Everyone on Twitter saying that J.D. Salinger passed away at age 91. No links yet available.
Edit: confirmed by AP: http://hosted.ap.org/dynamic/stories/U/US_OBIT_SALINGER?SITE=TXKER&SECTION=HOME&TEMPLATE=DEFAULT&CTIME=2010-01-28-13-03-53
Wow.
Everyone on Twitter saying that J.D. Salinger passed away at age 91. No links yet available.
Edit: confirmed by AP: http://hosted.ap.org/dynamic/stories/U/US_OBIT_SALINGER?SITE=TXKER&SECTION=HOME&TEMPLATE=DEFAULT&CTIME=2010-01-28-13-03-53
Wow.
It’s a sad day for banana fish. I always held out hope he would publish again.
No disrespect to him or his family, but we’ll finally know what he did leave behind… will there be a vault of manuscripts? Or even a single one?
I’m sorry for his family’s loss, but here’s hoping all of the books he supposedly wrote are finally going to come out. I have a certain kind of respect for the career he had: he made his money from Catcher and then spent about 60 years writing for himself and not bothering to publish it. If he wrote as much as some people who knew him say he did, his passing could be a huge event for literature. Of course it could also be a big disappointment. Maybe everything they said was… what’s another word for false?
MSNBC.com has the story has a breaking news headline at the moment.
“It’s funny. Don’t ever tell anybody anything. If you do, you start missing everybody.”
Well, this is embarrassing. The obit says Catcher in the Rye is narrated from a mental facility, which I don’t remember at all.
It’s very obliquely mentioned at the very beginning (IIRC) and the very end.
Or it could be incredibly self-indulgent and turgid.
“Leave them wanting more” is always a good time to exit.
In my teens, I read Catcher probably seven times or more, thinking it was written just for me. I am sure now that many others thought the same.
Back then, I always hoped it would be made into a film. Now, I think I would dread seeing a filmed version of “Catcher In The Rye”.
Aside from casting problems, and which director, etc. you would have the problem of era - would you film it from the perspective of when it was written, or would you try to update it for today? No matter what you did, you would ruin it for many readers; older fans who read it when it first came out; fans who read it in the 60’s who identified with it on a different level in that timef rame; fans since then who have read the book in the classroom with instructors who also grew up reading the book. There are just so many levels of appreciation for the book, I would seriously doubt any film could do justice to a book so many have embedded into their mind.
J.D. may have become an insane nutcase later in life, depending on the validity of reports of those who knew him, but his self-imposed isolation has solidified the message of his one great book. Holden’s story, like J.D.'s story, is frozen in time.
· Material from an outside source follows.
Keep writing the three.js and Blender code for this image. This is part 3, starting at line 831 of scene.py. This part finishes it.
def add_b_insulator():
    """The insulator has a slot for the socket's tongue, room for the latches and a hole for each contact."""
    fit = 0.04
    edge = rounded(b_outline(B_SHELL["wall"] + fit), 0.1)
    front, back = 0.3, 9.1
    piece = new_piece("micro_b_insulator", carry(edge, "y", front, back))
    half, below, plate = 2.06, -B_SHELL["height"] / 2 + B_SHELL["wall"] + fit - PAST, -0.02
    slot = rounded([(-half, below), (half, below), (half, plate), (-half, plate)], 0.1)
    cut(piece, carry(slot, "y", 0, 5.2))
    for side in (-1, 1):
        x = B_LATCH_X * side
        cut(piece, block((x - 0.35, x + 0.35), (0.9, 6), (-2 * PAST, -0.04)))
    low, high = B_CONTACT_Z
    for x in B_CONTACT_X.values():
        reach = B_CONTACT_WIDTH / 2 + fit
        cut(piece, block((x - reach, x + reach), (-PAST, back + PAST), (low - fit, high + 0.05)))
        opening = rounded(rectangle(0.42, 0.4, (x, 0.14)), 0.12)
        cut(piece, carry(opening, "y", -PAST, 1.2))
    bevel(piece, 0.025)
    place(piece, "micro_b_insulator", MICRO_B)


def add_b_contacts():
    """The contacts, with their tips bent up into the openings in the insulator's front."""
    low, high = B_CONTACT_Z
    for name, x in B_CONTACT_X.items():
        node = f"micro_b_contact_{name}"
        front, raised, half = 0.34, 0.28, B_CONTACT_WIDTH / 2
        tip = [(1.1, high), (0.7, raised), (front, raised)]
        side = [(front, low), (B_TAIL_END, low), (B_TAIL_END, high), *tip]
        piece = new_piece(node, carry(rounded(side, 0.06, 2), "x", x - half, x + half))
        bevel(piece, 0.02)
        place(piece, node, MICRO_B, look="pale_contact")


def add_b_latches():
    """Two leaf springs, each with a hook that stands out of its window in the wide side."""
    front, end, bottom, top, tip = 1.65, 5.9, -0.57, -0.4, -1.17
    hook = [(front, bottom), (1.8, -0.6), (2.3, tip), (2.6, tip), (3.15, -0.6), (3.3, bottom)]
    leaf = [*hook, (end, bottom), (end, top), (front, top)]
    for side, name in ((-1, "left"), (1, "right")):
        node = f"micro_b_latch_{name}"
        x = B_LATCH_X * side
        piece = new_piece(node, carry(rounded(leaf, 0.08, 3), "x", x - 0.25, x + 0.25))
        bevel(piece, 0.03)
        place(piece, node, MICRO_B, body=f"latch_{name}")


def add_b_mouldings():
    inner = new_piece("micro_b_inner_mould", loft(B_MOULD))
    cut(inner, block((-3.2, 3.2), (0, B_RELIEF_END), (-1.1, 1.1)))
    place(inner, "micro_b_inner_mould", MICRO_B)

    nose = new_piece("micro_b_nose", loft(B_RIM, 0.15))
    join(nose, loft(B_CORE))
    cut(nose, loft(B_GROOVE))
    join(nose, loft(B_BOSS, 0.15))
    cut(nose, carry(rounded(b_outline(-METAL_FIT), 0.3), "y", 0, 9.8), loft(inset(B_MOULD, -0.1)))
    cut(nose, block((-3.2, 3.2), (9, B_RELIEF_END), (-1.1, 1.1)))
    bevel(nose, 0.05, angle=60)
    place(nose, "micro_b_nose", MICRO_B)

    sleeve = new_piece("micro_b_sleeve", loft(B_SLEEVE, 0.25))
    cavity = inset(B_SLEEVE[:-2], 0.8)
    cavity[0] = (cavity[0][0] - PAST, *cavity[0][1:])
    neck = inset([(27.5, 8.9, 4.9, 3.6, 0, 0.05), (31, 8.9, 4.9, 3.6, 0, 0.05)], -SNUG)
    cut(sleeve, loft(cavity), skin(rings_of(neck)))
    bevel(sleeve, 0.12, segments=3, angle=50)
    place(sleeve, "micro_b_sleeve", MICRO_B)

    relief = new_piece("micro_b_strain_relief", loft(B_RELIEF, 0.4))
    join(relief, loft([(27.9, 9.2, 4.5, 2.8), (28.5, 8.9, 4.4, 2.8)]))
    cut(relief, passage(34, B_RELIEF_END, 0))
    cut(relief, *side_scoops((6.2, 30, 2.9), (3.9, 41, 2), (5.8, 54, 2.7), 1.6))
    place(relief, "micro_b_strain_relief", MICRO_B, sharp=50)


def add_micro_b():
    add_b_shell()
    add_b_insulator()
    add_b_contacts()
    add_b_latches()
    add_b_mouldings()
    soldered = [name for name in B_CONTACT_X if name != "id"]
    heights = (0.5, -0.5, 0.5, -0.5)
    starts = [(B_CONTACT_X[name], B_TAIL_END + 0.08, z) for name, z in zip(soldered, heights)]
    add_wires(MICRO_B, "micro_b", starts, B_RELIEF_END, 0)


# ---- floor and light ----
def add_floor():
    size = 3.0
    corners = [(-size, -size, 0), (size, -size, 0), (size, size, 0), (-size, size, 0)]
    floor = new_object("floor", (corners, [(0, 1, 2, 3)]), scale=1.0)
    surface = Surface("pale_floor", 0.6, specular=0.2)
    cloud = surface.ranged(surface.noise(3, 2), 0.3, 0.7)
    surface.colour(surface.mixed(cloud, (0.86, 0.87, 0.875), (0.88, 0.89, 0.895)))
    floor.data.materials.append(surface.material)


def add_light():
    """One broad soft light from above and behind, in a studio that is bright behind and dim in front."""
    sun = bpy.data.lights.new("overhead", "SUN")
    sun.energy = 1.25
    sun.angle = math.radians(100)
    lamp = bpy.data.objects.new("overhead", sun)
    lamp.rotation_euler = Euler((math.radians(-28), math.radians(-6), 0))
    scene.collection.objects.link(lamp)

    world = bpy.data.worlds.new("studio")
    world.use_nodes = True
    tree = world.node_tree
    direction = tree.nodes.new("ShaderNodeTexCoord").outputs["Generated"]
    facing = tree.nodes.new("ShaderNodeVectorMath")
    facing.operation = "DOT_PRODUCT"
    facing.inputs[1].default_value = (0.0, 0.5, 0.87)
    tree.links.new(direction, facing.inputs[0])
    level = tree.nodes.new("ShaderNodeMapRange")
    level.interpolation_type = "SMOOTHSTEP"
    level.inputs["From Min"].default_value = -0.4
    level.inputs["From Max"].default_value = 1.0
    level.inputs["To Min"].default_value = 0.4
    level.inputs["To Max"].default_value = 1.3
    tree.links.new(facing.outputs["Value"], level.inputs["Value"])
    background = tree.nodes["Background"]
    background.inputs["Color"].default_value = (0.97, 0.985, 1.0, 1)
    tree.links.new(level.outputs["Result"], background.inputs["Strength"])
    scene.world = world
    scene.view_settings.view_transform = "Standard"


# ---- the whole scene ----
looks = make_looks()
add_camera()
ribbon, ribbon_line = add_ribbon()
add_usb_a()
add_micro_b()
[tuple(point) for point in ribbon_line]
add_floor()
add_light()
A part of me hopes that the family destroys any other manuscripts locked away in vaults, although another part of me is curious to see what else he had written.
I always thought he was a big phony.
The first thing the cable news stations should talk about is where he was born and what his lousy childhood was like, and how his parents were occupied and all before they had him, and all that David Copperfield kind of crap.
Oh, sad.
It is a blessing to encounter Salinger’s work at the appropriate time in one’s life to appreciate it, and I’m glad that’s the way it happened for me. Years later, I can see how it would come across very differently.
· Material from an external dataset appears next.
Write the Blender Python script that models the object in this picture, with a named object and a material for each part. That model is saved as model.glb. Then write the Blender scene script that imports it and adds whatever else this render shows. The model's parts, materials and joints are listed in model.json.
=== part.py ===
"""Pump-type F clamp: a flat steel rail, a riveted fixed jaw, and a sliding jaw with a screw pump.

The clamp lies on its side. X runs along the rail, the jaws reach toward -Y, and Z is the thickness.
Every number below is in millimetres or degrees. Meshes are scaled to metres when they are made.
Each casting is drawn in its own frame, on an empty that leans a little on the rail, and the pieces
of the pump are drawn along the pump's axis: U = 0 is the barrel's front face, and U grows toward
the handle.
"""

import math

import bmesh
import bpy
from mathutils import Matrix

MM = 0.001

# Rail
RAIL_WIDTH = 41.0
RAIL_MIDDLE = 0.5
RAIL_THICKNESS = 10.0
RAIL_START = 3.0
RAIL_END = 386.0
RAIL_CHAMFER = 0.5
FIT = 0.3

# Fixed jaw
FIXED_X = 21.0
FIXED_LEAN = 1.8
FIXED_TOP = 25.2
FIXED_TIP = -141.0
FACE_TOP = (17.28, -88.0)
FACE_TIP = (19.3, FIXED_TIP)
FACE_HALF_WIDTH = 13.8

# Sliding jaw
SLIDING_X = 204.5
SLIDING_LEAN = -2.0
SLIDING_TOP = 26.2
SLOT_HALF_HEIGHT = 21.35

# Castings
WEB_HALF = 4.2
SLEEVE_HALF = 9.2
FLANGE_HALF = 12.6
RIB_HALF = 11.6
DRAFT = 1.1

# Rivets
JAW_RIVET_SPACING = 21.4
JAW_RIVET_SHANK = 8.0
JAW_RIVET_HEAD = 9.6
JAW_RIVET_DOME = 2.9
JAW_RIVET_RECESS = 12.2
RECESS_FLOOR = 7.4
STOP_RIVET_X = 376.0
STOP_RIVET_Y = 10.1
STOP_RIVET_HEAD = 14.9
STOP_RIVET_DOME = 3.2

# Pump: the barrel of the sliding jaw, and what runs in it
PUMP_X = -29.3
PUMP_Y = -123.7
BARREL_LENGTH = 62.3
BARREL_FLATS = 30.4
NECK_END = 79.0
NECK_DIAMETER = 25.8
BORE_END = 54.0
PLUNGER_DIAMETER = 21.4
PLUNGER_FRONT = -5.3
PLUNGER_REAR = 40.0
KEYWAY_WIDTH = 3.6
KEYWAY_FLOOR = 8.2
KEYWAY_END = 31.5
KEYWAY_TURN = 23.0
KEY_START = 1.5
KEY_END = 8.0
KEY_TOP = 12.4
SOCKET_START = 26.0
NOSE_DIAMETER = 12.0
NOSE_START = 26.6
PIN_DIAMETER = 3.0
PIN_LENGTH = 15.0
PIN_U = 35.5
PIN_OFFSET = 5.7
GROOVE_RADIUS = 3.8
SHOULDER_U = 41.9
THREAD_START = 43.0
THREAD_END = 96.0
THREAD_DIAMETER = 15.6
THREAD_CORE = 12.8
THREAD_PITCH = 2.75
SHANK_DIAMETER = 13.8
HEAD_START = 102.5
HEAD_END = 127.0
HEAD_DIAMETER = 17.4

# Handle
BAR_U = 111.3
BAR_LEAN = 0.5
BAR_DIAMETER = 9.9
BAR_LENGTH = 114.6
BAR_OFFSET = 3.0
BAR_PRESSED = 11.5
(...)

For Esme with Love and Squalor will always be a sentimental favorite.
Salinger vehemently believed that the book was unfilmable and that, in particular, the character of Holden Caulfield was “unactable.”
So much of the book is that narrative voice of Caulfield, that doing a third person narrative would lose too much (or have to be done practically all in voiceover), and nobody could really play Caulfield anyway. He’s too internal.
Now we get to debunk (or confirm???) the conspiracy theory that JD Salinger is really Thomas Pynchon, the modern-day equivalent of “Shakespeare was really Bacon/Earl of Oxford/a woman/Lope de Vega.”
Actually, though, with Salinger gone, the odds of Catcher in the Rye becoming a movie will probably go way up. Salinger adamantly refused to sell the rights for any amount of money, but his relatives might not be so principled.
All work and no play makes Jerome a dull boy. All work and no play makes Jerome a dull boy. All work and no play makes Jerome a dull boy. All work and no play makes Jerome a dull boy. All work and no play makes Jerome a dull boy. All work and no play makes Jerome a dull boy. All work and no play…
Me too. I always thought he was in the sanitorium for TB.
Did that book he sued to get banned from publishing in the US ever get published anywhere else? Anyone read it?
It’s called 60 Years Later: Coming Through the Rye
I never read Catcher in the Rye and I’m probably too old for it now (I probably wouldn’t have sympathized with Holden all that much – he sounds like a real whiner). But “A Perfect Day for Bananafish” is one of the best 20th century literary short story ever written.
Sorry to hear Salinger is gone, but it would be interesting to see what he’s done over the past 30+ years (he supposedly said he was spending the time writing, so there should be something).